Peterson stood up and announced that he was simply going to be telling three stories. And that’s exactly what he proceeded to do. Somewhere in the middle of the second story I set my pen down (I had written nothing). Slowly I began to relax. To allow myself to be engaged. To become a listener. To submit to the person before me…and his stories.

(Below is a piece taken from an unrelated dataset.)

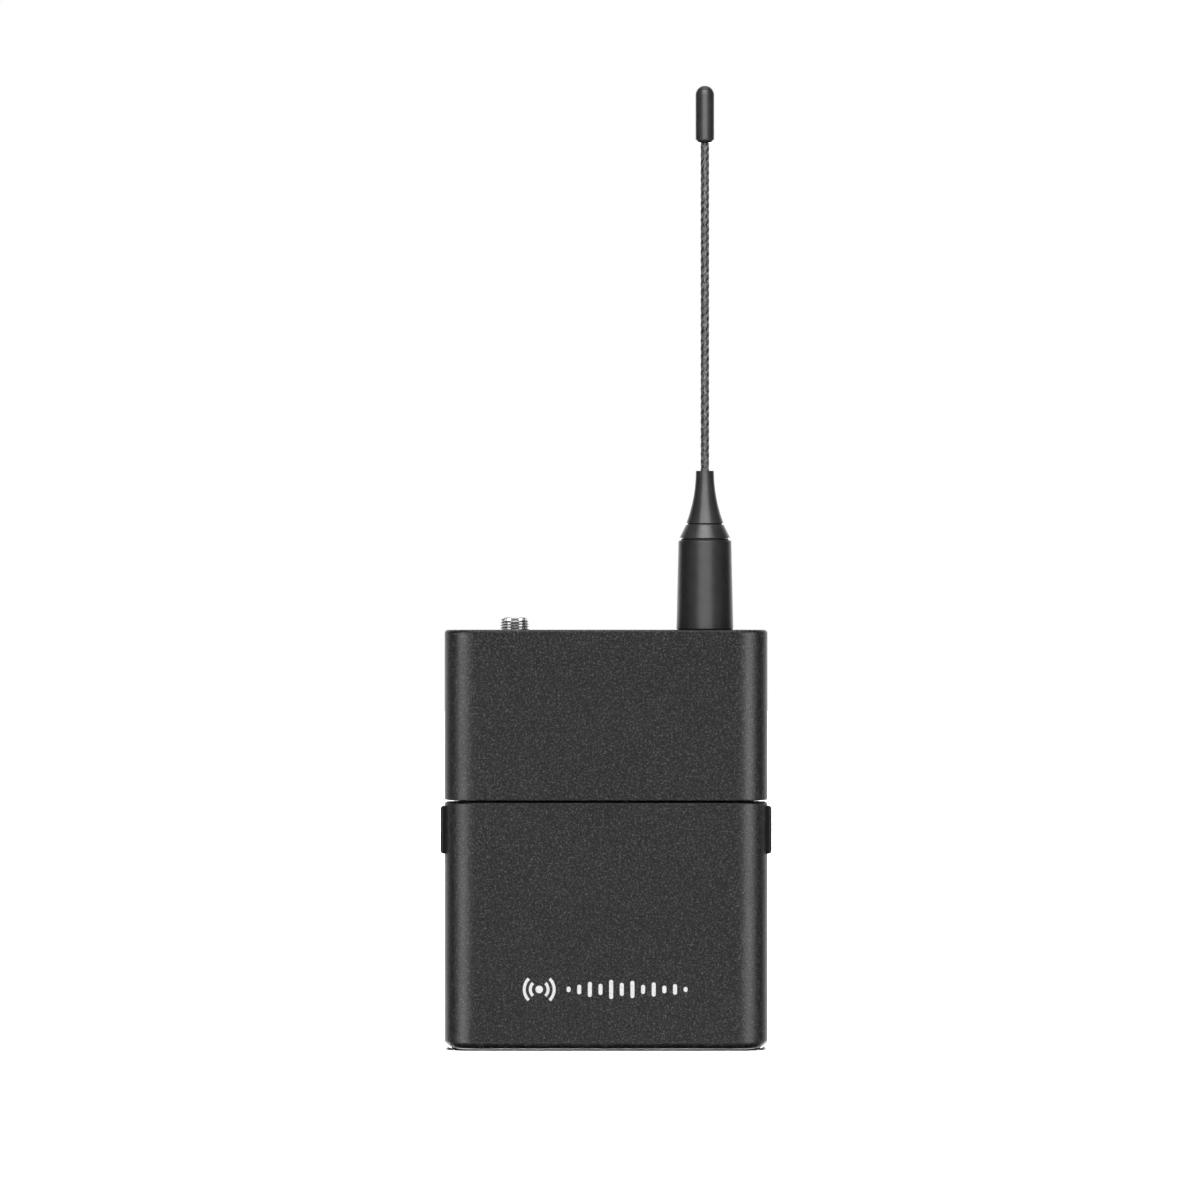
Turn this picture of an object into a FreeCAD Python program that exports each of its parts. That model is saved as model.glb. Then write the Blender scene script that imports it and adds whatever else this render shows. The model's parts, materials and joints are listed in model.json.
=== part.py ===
import FreeCAD, Part
import Sketcher
import math
import os

# A slim body-worn radio transmitter, in millimetres, with every separate piece as its own solid.
# +X is to the right, +Y to the back and +Z up.  The origin is the middle of the face it stands on.
# All driving sizes are cells of one spreadsheet, and every piece is bound to those cells.

DRIVING_SIZES = {
    # Casing
    "body_width": 63.9,
    "body_depth": 20.0,
    "body_height": 83.1,
    "corner_radius": 6.5,
    "wall": 1.5,
    "top_wall": 1.8,
    "top_edge": 0.7,
    "bottom_edge": 1.6,
    "lip_edge": 0.2,
    "shoulder_edge": 0.4,
    "seam_base": 49.0,
    "seam_gap": 0.4,
    # Battery flap and its hinge
    "flap_underside": 0.3,
    "flap_side_back": -1.0,
    "flap_floor_back": -6.8,
    "parting_gap": 0.25,
    "hinge_back": -7.7,
    "hinge_height": 2.6,
    "pin_radius": 0.7,
    "running_gap": 0.05,
    "ear_radius": 1.9,
    "ear_inner": 22.9,
    "ear_outer": 25.4,
    "lug_radius": 1.45,
    "lug_inner": 25.75,
    "lug_outer": 27.05,
    # Side latches
    "latch_front": -5.4,
    "latch_back": -1.8,
    "latch_base": 38.8,
    "latch_top": 48.3,
    "latch_stand": 0.8,
    "latch_edge": 0.6,
    "latch_gap": 0.1,
    "boss_inner": 29.6,
    "latch_flange": 1.0,
    "latch_spring_bore": 1.5,
    "latch_spring_radius": 1.1,
    "latch_spring_wire": 0.35,
    "retainer_outer": 27.0,
    "retainer_thick": 0.8,
    # Chassis and battery bay
    "bay_width": 58.0,
    "bay_wall": 0.8,
    "bay_back": 8.4,
    "bay_front": -4.8,
    "bay_base": 1.6,
    "bay_top": 34.0,
    "bay_floor": 0.6,
    "bulkhead": 1.5,
    "bay_corner": 4.4,
    "cheek_outer": 25.9,
    "deck_base": 49.3,
    "deck_thick": 1.2,
    "collar_top": 54.0,
    "collar_wall": 1.2,
    "collar_inset": 0.25,
    # Round cells lying across the bay
    "cell_radius": 7.25,
    "cell_length": 50.5,
    "cell_back": 0.1,
    "lower_cell_height": 9.6,
    "upper_cell_height": 24.5,
    "cell_tip": 26.75,
    "contact_sheet": 0.3,
    # Controls under the flap
    "panel_front": -6.6,
    "panel_thick": 0.8,
    "button_front": -7.5,
    "button_height": 42.0,
    "button_offset": 10.0,
    "button_gap": 0.15,
    "control_board_front": -2.0,
    "control_board_thick": 0.8,
    # Main board
    "board_half_width": 27.0,
    "board_front": 4.6,
    "board_thick": 1.0,
    "board_base": 55.5,
    "board_top": 79.5,
    # Audio jack
    "jack_offset": -18.1,
    "jack_stand": 2.4,
    "jack_crest": 2.9,
    "jack_root": 2.62,
    "jack_pitch": 0.53,
    "jack_bore": 1.8,
    # Mute slide
    "slot_length": 8.0,
    "slot_width": 3.4,
    "slide_length": 4.4,
    "slide_travel": 3.2,
    # Antenna
    "antenna_offset": 19.6,
    "ferrule_foot": 5.64,
    "ferrule_head": 5.25,
    "ferrule_height": 17.75,
    "ring_gap": 0.3,
    "ring_foot": 5.05,
    "ring_head": 3.78,
    "ring_height": 2.8,
    "boot_foot": 3.70,
    "boot_head": 1.80,
    "boot_height": 10.35,
    "whip_radius": 0.85,
    "tip_base": 96.5,
    "tip_radius": 1.85,
    "tip_length": 11.4,
    # Belt clip of bent wire
    "clip_wire": 1.0,
    "clip_pivot_back": 12.2,
    "clip_pivot_height": 72.0,
    "clip_leg": 11.5,
    "clip_bow_back": 15.4,
    "clip_foot_height": 14.5,
    "clip_lug_inner": 14.4,
    "clip_lug_outer": 18.6,
    # Screws
    "screw_radius": 1.0,
    "screw_head": 2.0,
}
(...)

There’s something to stories. Certainly Jesus thought so. Peterson himself points out in Tell it Slant that even when the stakes were at their highest, when the situation could be no more urgent, on the very walk to Jerusalem where he would die, Jesus persisted in telling stories:

“Why in the world is Jesus telling unpretentious stories about crooks and manure? Why isn’t he preaching the clear word of God, calling the Samaritans to repentance, offering them the gift of salvation in plain language? As the end approaches, his language becomes even more relaxed and conversational than usual. Instead of high decibel rhetoric, calling for decisions before it’s too late, he hardly, if at all, even mentions the name of God, choosing instead to speak of neighbors and friends, losing a lamb, and the courtesies of hospitality.”

Peterson continues:

“It is common among many of us when we become more aware of what is involved in following Jesus and the urgencies involved…that we become more intense in our language…Impatient to get our message out, we depersonalize what we have to say into rote phrases or a programmatic formula without regard to the person we are meeting. As the urgency to speak God’s word increases, listening relationships diminish.”

Steve Jobs’ commencement address offers a listening relationship to which many have responded (literally millions have watched the talk online). And it’s his stories that achieve this (culminitating perhaps with his involvement in creating Pixar – one of our great modern storytellers). Jobs manages to evoke both boldness and humility in his brief talk. He closes with the enigmatic admonition to “stay hungry and stay foolish.” Worldly wisdom? Perhaps. But then again, Biblical words echo: “Blessed are you who are hungry now.” And later, “God chose what is foolish in the world to shame the wise.”